Their findings were published in the journal Science, explaining that by using machine learning, scientists can "train" artificial intelligence to produce novel solutions to certain prompts. These proteins could potentially be used to make vaccines, cancer treatments or even pull carbon pollution out of the air, their research suggests.
"The proteins we find in nature are amazing molecules, but designed proteins can do so much more," said David Baker, a professor of biochemistry at UW Medicine and senior author on the study. "In this work, we show that machine learning can be used to design proteins with a wide variety of functions."
Scientists ordinarily engineer proteins manually on a computer. These include antibodies and synthetic binding proteins to fight COVID-19, or enzymes for industrial manufacturing.
The problem is that a single protein molecule is already incredibly complex, with thousands of bonded atoms that make them difficult to study, even with specialized software.
That is where AI comes in.
A screenshot from DALL-E 2 demonstrating the AI's ability to generate original images from a prompt (DALL-E 2 // OpenAI)
Several recent projects like DALL-E use text prompts to generate images, which inspired researchers to use the same concept in medicine.
"The idea is the same: neural networks can be trained to see patterns in data," said lead author Joseph Watson, a postdoctoral scholar at UW Medicine. "Once trained, you can give it a prompt and see if it can generate an elegant solution. Often the results are compelling — or even beautiful."
The team "trained" several neural networks with information from the Protein Data Bank—a public database of hundreds of thousands of protein structures from across the animal kingdom.
Researchers say their first approach to generating proteins is dubbed "hallucination," which works like AI image generation tools, which create a new output based on a simple prompt. The second approach is dubbed "inpainting," which works like autocomplete features you might find on search engines or texting.
"Most people can come up with new images of cats or write a paragraph from a prompt if asked, but with protein design, the human brain cannot do what computers now can," said lead author Jue Wang, a postdoctoral scholar at UW Medicine. "Humans just cannot imagine what the solution might look like, but we have set up machines that do."
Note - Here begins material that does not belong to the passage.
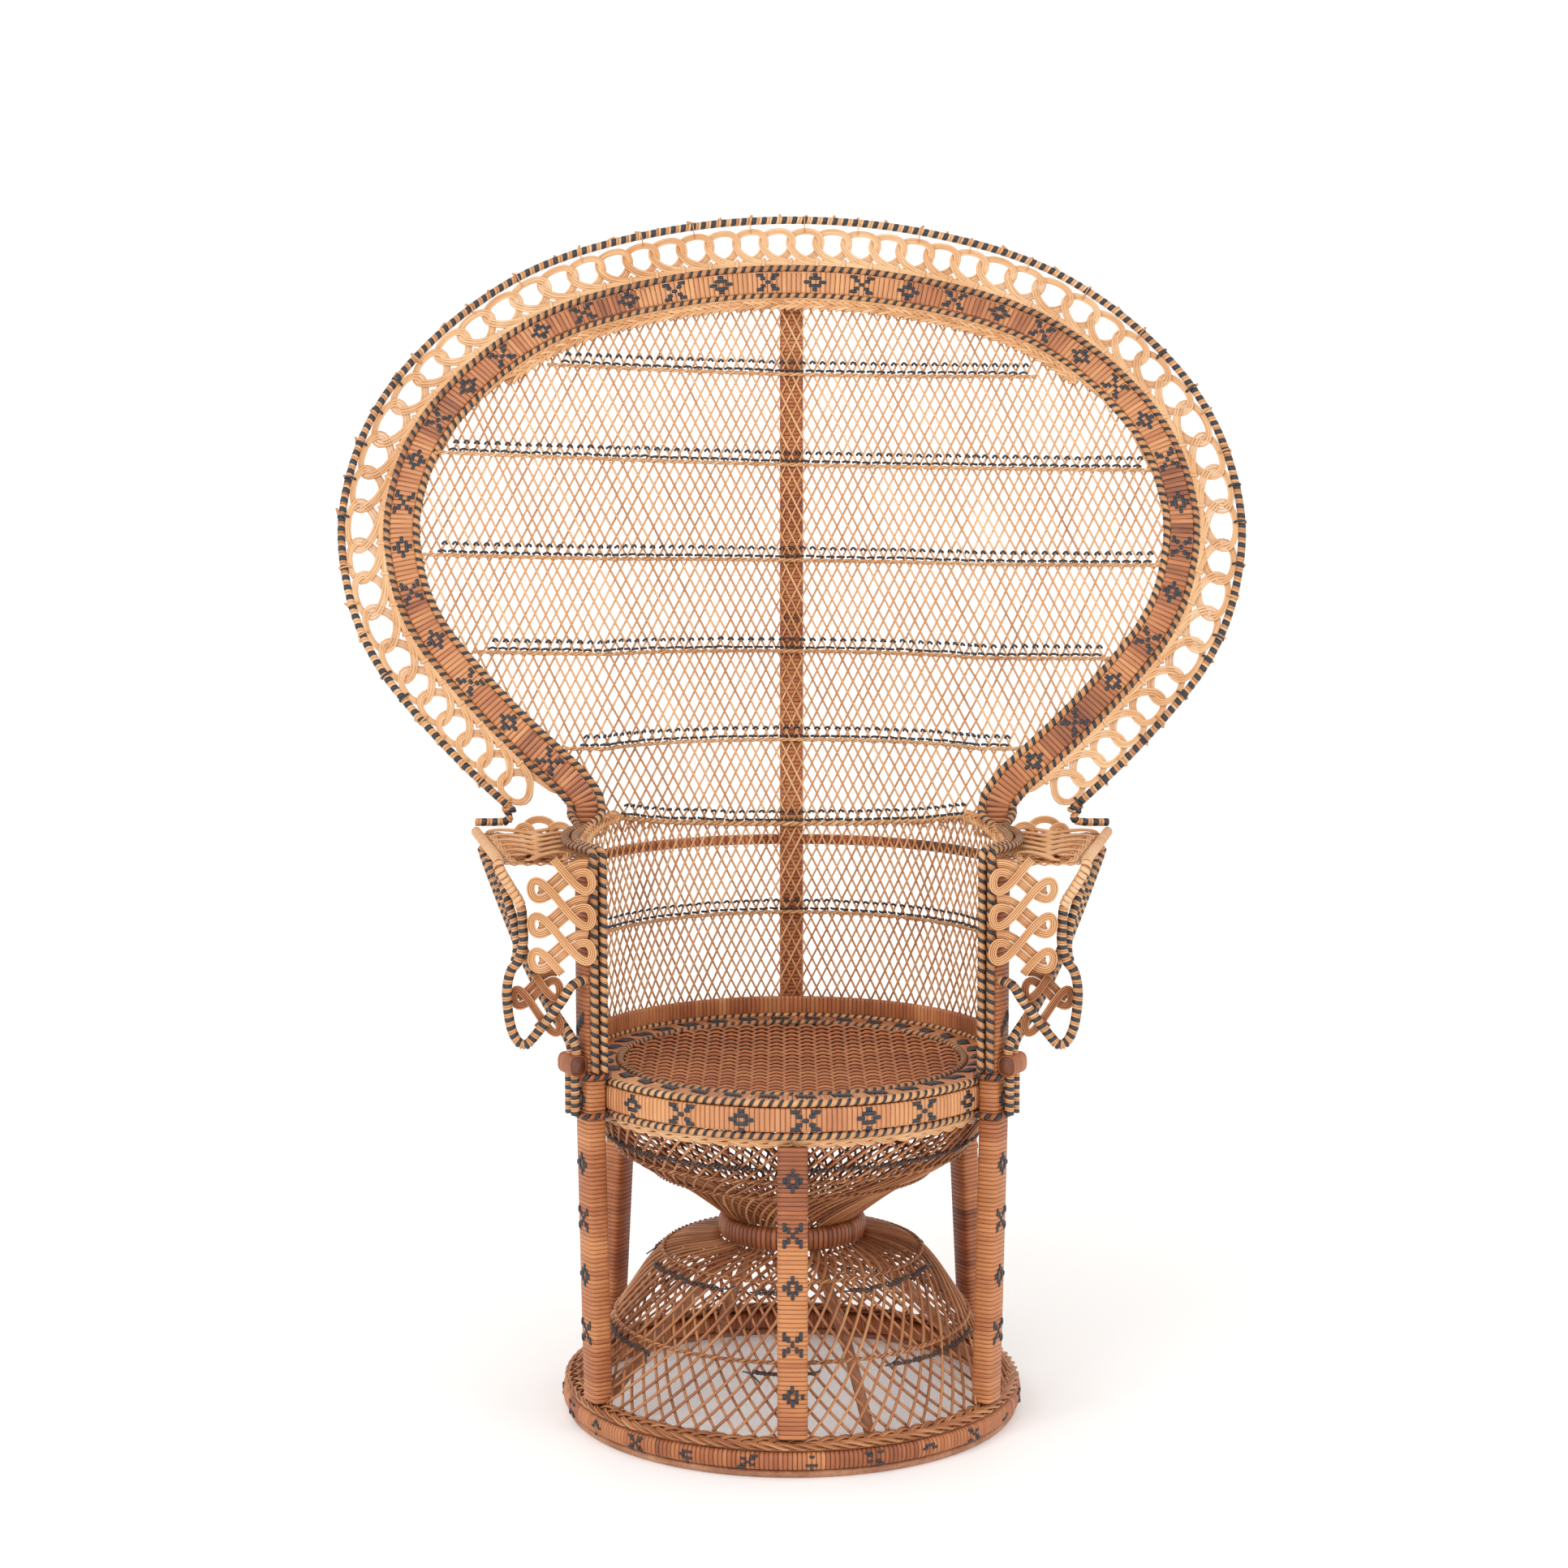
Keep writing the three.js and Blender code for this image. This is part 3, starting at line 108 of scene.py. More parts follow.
# Hoop: its inner braid from the top down the right side to the arm
HOOP_STATIONS = [
    (0, 1312), (42.3, 1311), (84.5, 1308), (126.5, 1302.8), (168.2, 1295.4), (209.5, 1286.1),
    (250.2, 1274.2), (289.4, 1258.4), (326.1, 1237.5), (359.8, 1212), (390.5, 1182.9), (417.7, 1150.5),
    (438.8, 1113.9), (451.7, 1073.7), (457.3, 1031.8), (452.1, 989.9), (440, 949.4), (419.8, 912.3),
    (393.2, 879.4), (364.4, 848.1), (334.9, 818.1), (304, 789.1), (272.4, 760.9), (249.7, 739.7),
    (229.3, 710), (227.2, 674.3),
]
WIDEST = 14
NECK_HEIGHT = 704
NECK_DEPTH = 96.8
NECK_HALF_WIDTH = 227.24
HOOP_TOP = 1312
HOOP_REACH = 350
HOOP_LEAN = 1.38
CROWN_LEAN = 0.3
OUTER_BRAID_AWAY = 35.9
BAND_AWAY = 17.8
BAND_SIZE = (29.2, 8)
RIM_AWAY = 90
LOOP_FIRST, LOOP_LAST = 0.05, 0.95

# Twined rows of the fan, from the top: the height, the rise for each millimetre to the right, and the
# share of the fan's width
FAN_ROWS = [
    (1214.7, -0.025, 0.86), (1102.2, -0.025, 1), (983.7, -0.0145, 1), (871.2, -0.01, 1), (761.8, 0, 1),
]

# Camera fitted to the photograph, in metres about the seat's middle, and where the lamps point
CAMERA_PLACE = (-0.0094, -3.330, 1.130)
CAMERA_TILT = 6.73 * DEGREE
CAMERA_LENS = 66.39
LAMP_TARGET = (0, 0, 0.7)

# Strips in one turn of a wrapping: the share of the pitch that each takes, and its dye
PLAIN = ((1, 0),)
STRIPED = ((0.28, 0), (0.26, 0), (0.46, 1))


def unit(vectors):
    return vectors / np.linalg.norm(vectors, axis=-1, keepdims=True)


def around(radius, angle, height):
    """Points about the seat's upright axis. Angles start at the front and grow towards the right."""
    radius, angle, height = np.broadcast_arrays(radius, angle, height)
    return np.stack([radius * np.sin(angle), -radius * np.cos(angle), height], -1)


def length_of(path):
    return np.linalg.norm(np.diff(path[:, :3], axis=0), axis=1).sum()


def run_along(path):
    """Distance of each station from the start of a path."""
    return np.concatenate([[0], np.cumsum(np.linalg.norm(np.diff(path[:, :3], axis=0), axis=1))])


def at_distances(path, distances):
    return np.stack([np.interp(distances, run_along(path), column) for column in path.T], -1)


def evenly(path, count, start=0.0, end=1.0):
    """Evenly spaced stations between two shares of a path's length."""
    length = run_along(path)[-1]
    return at_distances(path, np.linspace(start * length, end * length, count))


def smooth(points, count):
    """Evenly spaced points on a smooth curve through the given ones."""
    points = np.asarray(points, float)
    ends = np.vstack([2 * points[0] - points[1], points, 2 * points[-1] - points[-2]])
    share = np.linspace(0, 1, 16, endpoint=False)[:, None]
    bends = [
        0.5 * (2 * b + (c - a) * share + (2 * a - 5 * b + 4 * c - d) * share ** 2
               + (3 * b - a - 3 * c + d) * share ** 3)
        for a, b, c, d in zip(ends, ends[1:], ends[2:], ends[3:])
    ]
    return evenly(np.vstack([*bends, points[-1:]]), count)


def joined(rail):
    """A closed rail, whose last station is its first."""
    rail[-1] = rail[0]
    return rail


def facing(points, out):
    """Rail through points that faces one direction, or a direction for each point."""
    points = np.asarray(points, float)
    return np.concatenate([points, np.broadcast_to(np.asarray(out, float), points.shape)], -1)


def carried(points, out):
    """Rail through points whose outward direction turns as little as it can."""
    along = np.gradient(points, axis=0)
    outs = []
    out = np.asarray(out, float)
    for step in along:
        out = unit(out - step * (out @ step) / (step @ step))
        outs.append(out)
    return np.hstack([points, outs])


def circle(radius, height, out=None, count=181, start=0.0, end=2 * math.pi):
    """Rail round the seat's axis that faces outwards, or along a radius and height."""
    angle = np.linspace(start, end, count)
    across, up = out or (1, 0)
    outs = around(across, angle, up)
    rail = np.hstack([around(radius, angle, height), outs])
    return joined(rail) if abs(end - start - 2 * math.pi) < MM else rail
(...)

To generate the protein, the research team compares it to an AI-generated book.
"You start with a random assortment of words — total gibberish. Then you impose a requirement such as that in the opening paragraph, it needs to be a dark and stormy night. Then the computer will change the words one at a time and ask itself ‘Does this make my story make more sense?’ If it does, it keeps the changes until a complete story is written," said Wang.
Rather than an opening paragraph, researchers instead start with a string of amino acids. The software then mutates the sequence over and over until it encodes the desired function, a process that sometimes takes mere seconds.
These sequences can then be manufactured and studied in the lab.
"With autocomplete, or ‘Protein Inpainting,’ we start with the key features we want to see in a new protein, then let the software come up with the rest. Those features can be known binding motifs or even enzyme active sites," said Watson.
According to researchers the proteins made through hallucination and inpainting have been working, including proteins that bind metals, others that bind the anti-cancer receptor PD-1, and still more that could vaccinate against respiratory syncytial virus (RSV).
Extensive testing is needed before these proteins are ever rolled out for medical use.
"These are very powerful new approaches, but there is still much room for improvement," said Baker, who was a recipient of the 2021 Breakthrough Prize in Life Sciences. "Designing high activity enzymes, for example, is still very challenging. But every month our methods just keep getting better! Deep learning transformed protein structure prediction in the past two years, we are now in the midst of a similar transformation of protein design."